In fact in 2014 NATO agreed that international law, including international humanitarian law and the UN charter, will apply in cyberspace. This principle (reaffirmed in 2016, Warsaw summit) entails the principle of restraint. NATO is a strictly defensive alliance and it wants to avoid unintended consequences, avoiding as much as possible the possibility for miscalculation given cyberspace’s intrinsically anonymous and asymmetrical nature.
This means that deterrence is this dimension is not the same as for classical nuclear deterrence. In the latter case, massive devastation is an intended consequence because the objective is to avoid the use of these weapons by the certainty of a mutual assured destruction. Antimissile systems and miniaturised warheads complicate the calculus, hoping that the end result will be the same: avoiding a nuclear exchange. Treating hostilities in cyberspace is more akin to COIN (Counterinsugency) where legitimacy, boots on the ground, beat cop, flexibility and other components have historically helped in quelling the problem and the “crush them” approach has proven deeply counterproductive. Supporting national resilience is part of this necessary persisting multi-level effort. The Cyber Defence Centre of Excellence in Tallinn is one of the tools, born out of the spectacular strategic failure of a massive cyber-attack by allegedly Russia-friendly actors against Estonia. Estonia was tactically blocked for three long days, but its political resolve was strengthened and NATO was spurred into action. Another tool is the Cyber Defence Pledge (2016), helping member states to allocate efficiently resources, and that will be reviewed in the next Brussels summit.
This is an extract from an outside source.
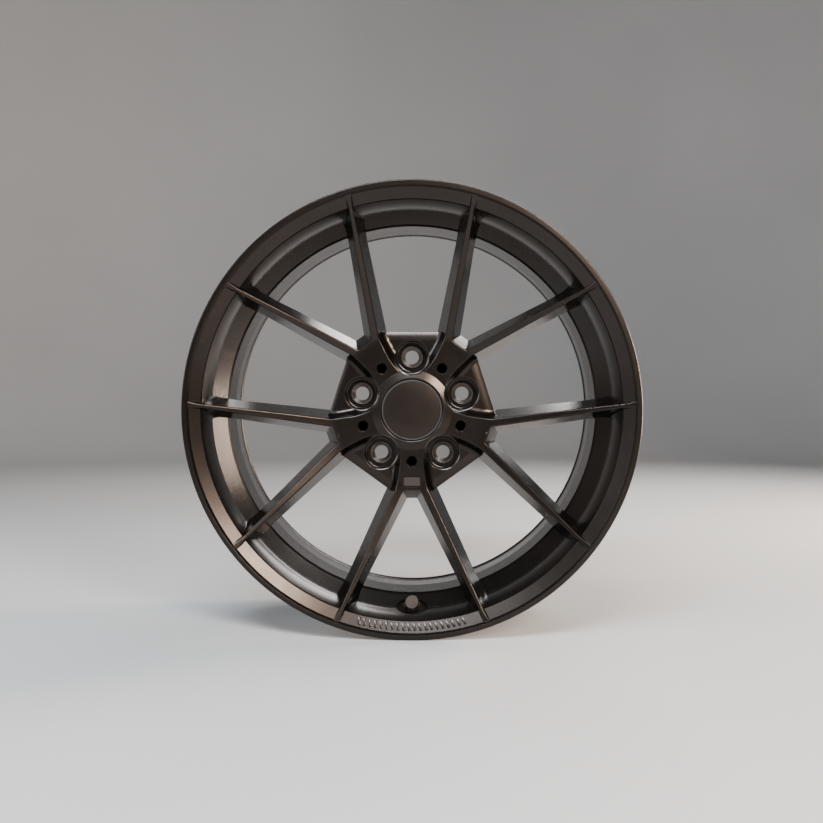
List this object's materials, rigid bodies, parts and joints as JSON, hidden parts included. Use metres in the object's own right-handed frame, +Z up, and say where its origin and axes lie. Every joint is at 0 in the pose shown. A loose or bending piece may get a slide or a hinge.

Finally cooperation is one of the strongest assets of the Alliance, not only among the 29 allies (including special points of contact and the NATO Computer Incident Response Capability - NCIRC), but also with more than forty partnerships with non-member countries and with international organisations such as the European Union (Technical Agreement, February 2016), in addition to industry (NATO Industry Cyber Partnership) and academia.
Taking now a more technical and doctrinal angle, one should remember that NATO’s development was not so sudden as it might appear. Ever since the appearance of the first MORRIS Worm in 1988 to the accident in Estonia in April 2007, computer security was relegated to a secondary position with respect to physical security. Only in October 2010 with the discovery of STUXNET malware, which affected the development of the Iranian nuclear programme, decision makers began to realise that the cyberspace has become a dangerous offensive ground that could be exploited at government level.
The Atlantic Alliance has undertaken several successive steps to counter this threat, trying to create a shared defence policy. NATO adopted and approved an action plan during the summit in Wales in September 2014 and subsequently updated it in 2017. The policy beyond stating the mentioned tenets of collective defence and international law, indicates as main priority the protection of the communication systems owned or managed by the Alliance, at the same time it also establishes the procedures of assistance to the allied countries and the integration of cyber defence in the operational planning. These policies are complemented by an action plan that aims at concrete objectives on topics such as education, training, exercises and partnerships.
At the 2016 Warsaw summit, the Allies therefore committed themselves to strengthening collective and national structures and recognised that cyberspace is a domain of operations in which NATO must defend itself, just as in land, sea, air domains, and by integrating cyber defence into intelligence.
In the context of Smart Defense programs in the IT defence, the Malware Information Sharing Platform (MISP) and the Multinational Cyber Defense Education and Training (MN CD E & T) project were integrated. To achieve this goal, NATO organizes annual exercises such as the Cyber Coalition Exercise and the Crisis Management Exercise (CMX) and raising its education and training capabilities through the structure provided by Estonia with the Cyber Range. Recently, representatives of the European Community and NATO (February 2018) reached a collaboration agreement to strengthen and share IT defences.
As a personal opinion, given the recent political and technical innovation, the inequality of training and resources, the structural differences of the communication systems both of NATO allies and of the European Community nations, it will be difficult to achieve full operation and integration before some years. Currently the only staple of NATO’s cybernetic operations is the Center of Excellence (Ccdcoe) in Estonia which, with the publication of the "Tallinn Handbook on International Law applicable to the cyber war" and its 95 rules laid the foundations for the future policies of the Alliance.